The hopes and fears of all the years – what might the fears of all the years be? The hopes of all the years would be that God had promised to send a Saviour. The fears of all the years would be that I might come under the judgement and curse of God rather than experience the salvation and blessing of God. And the whole meaning of the birth of the Baby is this: That the One in whom all the promises of God are Yes and Amen is the One who brings to our lives the blessings of God's promise, because He was willing on the cross to accept in our place the curses and the judgements of God's promise to those who turned away from Him.
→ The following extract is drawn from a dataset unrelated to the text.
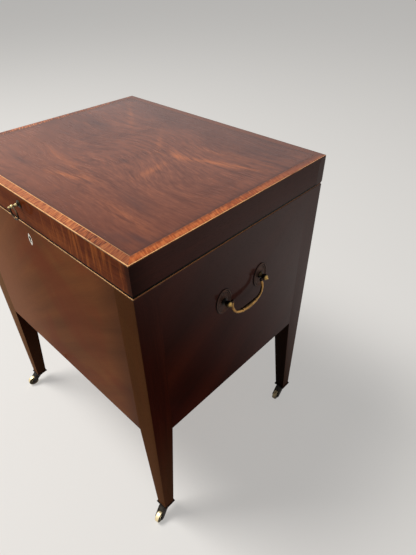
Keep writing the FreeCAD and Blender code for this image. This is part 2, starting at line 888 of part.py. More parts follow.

And so, says Paul, the wonder of the gospel is this: That in the fullness of time, “God sent forth his Son, born of woman, born under the law, to redeem those who were under the law…” (Galatians 4:4). And how did He do this? He had already explained in Galatians 3: He came in order to bear the curse for us, that through Him the blessing promised to Abraham might be experienced even by the Gentiles (verse 13-14).
That is what so (can I use the word in the best sense?) magical about Christmas. We think of what He has come to do for us – this little baby is the Son of God, in whom all God's promises are Yes. And right from the very beginning of His life a dark shadow falls over His cradle. Outcast. Stranger. Rejected. Pursued. It is as that dark shadow becomes total darkness 33 years later that the cry goes out from His heart, "Father, in the midst of this darkness under your judgement, for their sakes I commit my spirit into your hands", that He says, "Yes, send the judgement to me, and yes, send the blessing to them." That is why the very simplest way to describe what it means to begin to be a Christian is that I understand that by nature I am full of the fear of God's judgement, I know I need a Saviour and with all my heart I want to say, "Yes" to the Lord Jesus, with everything that implies for a life of discipleship. It is wonderful! I wonder if you have said "Yes" yet?